Круторогие козлы Индии, Монголии, Алтая. Они похожи друг на друга и по стилю, и по технике изображения. Не зря именно их Рерих написал в «Знаках Гесэра». В этой картине они превратились в некий символ древних народов, чем-то связанных друг с другом, в символ их общих путей. Но «не будем делать выводов», я бы добавила - поспешных.

От Кара-Тюрека вновь протянулись нити в большой и сложный мир Центральной Азии.

Алтайские «бабы», уникальные тюркские памятники раннего Средневековья, тоже были связаны с этим миром. Они имели непосредственное отношение к переселениям и движениям народов. Рериха интересовала география этих памятников. Когда-то на Алтае их было много. Они стояли на трактах, в горных долинах, по берегам больших рек, в степях. Теперь становится все труднее найти такой памятник в его естественном состоянии. Алтай, если можно так сказать, сейчас «обезбабили». Время и невежество людей разрушали изваяния. Спасением оставшихся «баб» занимались археологи и музейные работники. Новосибирск, Барнаул, Горно-Алтайск, даже районные центры Алтая имеют коллекции редчайших изваяний. Их там можно изучать. Но я мечтаю найти «бабу» там, где ее воздвигли древние создатели. Удача с Кара-Тюреком настроила меня оптимистически.

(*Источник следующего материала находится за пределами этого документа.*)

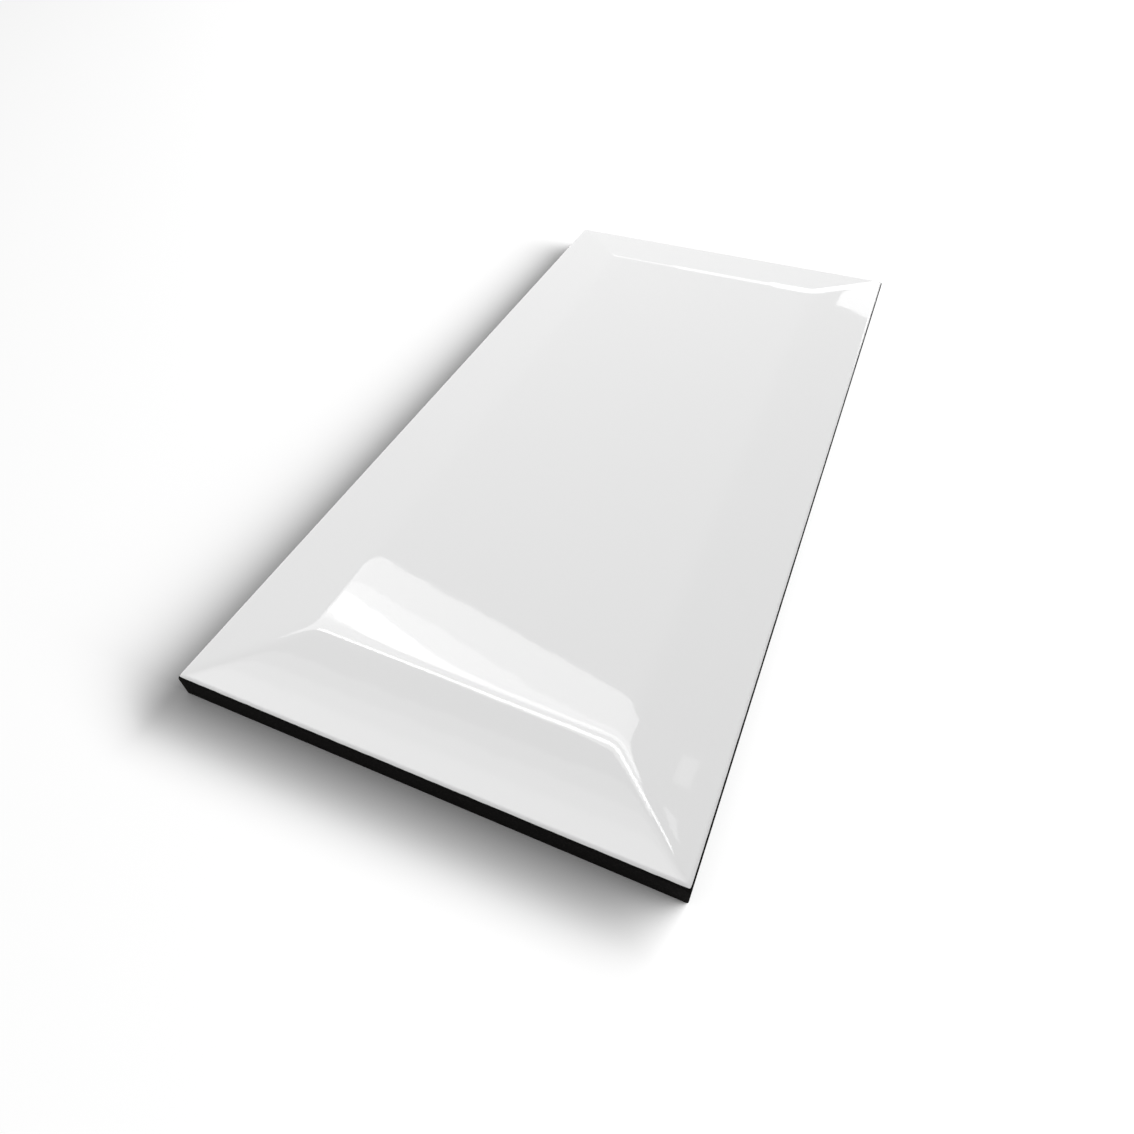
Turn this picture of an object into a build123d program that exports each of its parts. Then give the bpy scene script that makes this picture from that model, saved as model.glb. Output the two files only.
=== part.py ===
"""Bevelled wall tile, 100 x 200 mm, pressed, glazed and fired as one piece.

The tile lies face up. The origin is the centre of its back, +Z points up through the glazed face,
X runs along the short side and Y along the long side. Lengths are in millimetres.
"""

import os

from build123d import *

# The outline in plan.
WIDTH = 100.0
LENGTH = 200.0
CORNER_RADIUS = 0.3  # upright corners, nearly sharp as the die leaves them

# The section, from the upright side up to the flat panel in the middle of the face.
THICKNESS = 7.6  # back to panel
BEVEL_WIDTH = 18.5  # side of the tile to the crease, in plan
BEVEL_RISE = 1.95  # height that the bevel climbs over that width
CREASE_RADIUS = 40.0  # the glaze rounds the creases and the mitred hips this softly
ARRIS_RADIUS = 1.0  # the bevel rolls over into the upright side
BACK_CHAMFER = 0.2  # break round the back

# The keyed back: shallow recesses that the adhesive grips, between ribs that carry the tile.
KEY_COLUMNS = 5
KEY_ROWS = 10
KEY_PITCH = 19.0
KEY_SIZE = 16.0  # mouth of one recess
KEY_CORNER_RADIUS = 1.6
KEY_DEPTH = 0.5
KEY_DRAFT = 30.0  # degrees that the recess walls lean, so that the punch lets go

# The bevels are cut on a blank that is larger all round, so that the creases and hips run on
# past the tile's corners and the outline trims them.
TRIM = 12.0
blank_bevel_width = BEVEL_WIDTH + TRIM
blank_bevel_rise = BEVEL_RISE * blank_bevel_width / BEVEL_WIDTH

# Blank: a flat panel with a bevel falling away from each side, mitred at the corners.
with BuildPart() as blank:
    with BuildSketch(Plane.XY):
        Rectangle(WIDTH + 2 * TRIM, LENGTH + 2 * TRIM)
    extrude(amount=THICKNESS)

    face = blank.faces().sort_by(Axis.Z)[-1]
    chamfer(face.edges(), length=blank_bevel_width, length2=blank_bevel_rise, reference=face)

    panel = blank.faces().sort_by(Axis.Z)[-1]
    bevels = blank.faces().filter_by(lambda f: 0.5 < f.normal_at().Z < 0.9999)
    hips = bevels.edges().filter_by(lambda e: 0.01 < abs(e.tangent_at(0.5).Z) < 0.5)
    fillet(panel.edges() + hips, radius=CREASE_RADIUS)

# Tile: the blank trimmed to the pressed outline, with its edges eased and its back keyed.
with BuildPart() as tile:
    with BuildSketch(Plane.XY):
        Rectangle(WIDTH, LENGTH)
    extrude(amount=THICKNESS)
    add(blank.part, mode=Mode.INTERSECT)

    back = tile.faces().sort_by(Axis.Z)[0]
    chamfer(back.edges(), length=BACK_CHAMFER)

    sides = tile.faces().filter_by(lambda f: abs(f.normal_at().Z) < 0.01)
    arris = sides.edges().filter_by_position(Axis.Z, THICKNESS / 2, THICKNESS)
    fillet(arris, radius=ARRIS_RADIUS)
    fillet(tile.edges().filter_by(Axis.Z), radius=CORNER_RADIUS)

    with BuildSketch(Plane.XY):
        with GridLocations(KEY_PITCH, KEY_PITCH, KEY_COLUMNS, KEY_ROWS):
            RectangleRounded(KEY_SIZE, KEY_SIZE, KEY_CORNER_RADIUS)
    extrude(amount=KEY_DEPTH, taper=KEY_DRAFT, mode=Mode.SUBTRACT)

tile.part.label = "tile"
os.makedirs("parts", exist_ok=True)
export_step(tile.part, "parts/tile.step")
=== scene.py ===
"""A bevelled wall tile, 100 by 200 mm, pressed, glazed and fired as one piece.

The tile lies face up on a pale floor. A white gloss glaze covers the face and rolls over the arris.
Below it the body is bare: near black, matt, and keyed at the back. Lengths are in metres.
"""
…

Тюнгурский житель Некор Сайланкин обещал показать мне «камни с лицами», которые он видел неподалеку от слияния Ак-Кема с Катунью. Да, это были именно «камни с лицами», а не «бабы». «Баб» я видела в музее в Горно-Алтайске. Это были высеченные в камне фигуры, с намеченными руками и деталями одежды. Некоторые из них держали в руках загадочные чаши, на поясах других висели мечи. Здесь же все это отсутствовало. Только вертикальный камень-менгир с темным, древним лицом. Было всего два таких менгира. Они стояли на некотором расстоянии друг от друга, повернув странные бесстрастные лица с близко посаженными глазами в сторону солнечного восхода. И глаза эти выражали какую-то неведомую печаль и отрешенность, как будто какая-то неотступная мысль, много веков заключенная в камне, искала своего выхода и не могла найти. Не могла вырваться из этой каменной тюрьмы. Над зеленым холмом, где стояли эти одухотворенные кем-то менгиры, поднималась синяя гряда гор, а у его подножия вилась голубая река. Вдоль реки шла такая же древняя, как и эти таинственные камни, дорога. И снова что-то очень знакомое почудилось мне и в облике этого необычного горного ландшафта, и в этом сочетании сине-зеленых красок, и в этой гордой печали древних лиц. Конечно же, картина Рериха «Страж пустыни». Там такие же синие горы и зеленые холмы. Над ними полоса догорающего закатного неба. И то же замкнутое печальное лицо, высеченное в камне. Только камню уже придана форма фигуры. Эти фигуры и «камни с лицами» — такие, казалось бы, близкие друг другу и в то же время далекие. Что их разделяет? Время? Или, может быть, принадлежность к разным народам? Кто первый высек лицо на менгире? То самое лицо, которое позже превратилось вместе с этим менгиром в изваяние тюркского воина. А может быть, кто-то позже подражал этим изваяниям, высекая лица на грубых камнях? Такое ведь тоже могло быть. Есть гипотезы, есть предположения. Но трудно пока еще что-то сказать определенное. «Странные, непонятные народы не только прошли, но и жили в пределах Алтая и Забайкалья. Общепринятые деления на гуннов, аланов, готов разбиваются на множество необъяснимых подразделений <...> Оленьи камни, керексуры, каменные бабы, стены безымянных городов хотя и описаны и сосчитаны, но пути народов еще не явили»6.

Это опять Рерих. «Но пути народов еще не явили». Чьи пути проходили по этой дороге над рекой Катунью, через эту зеленую и солнечную горную долину? Мы знаем лишь о немногих из них. Каменные лица менгиров повернуты на восток, туда, где вдоль дороги идут линии древних курганов, аккуратно выложенных камнями.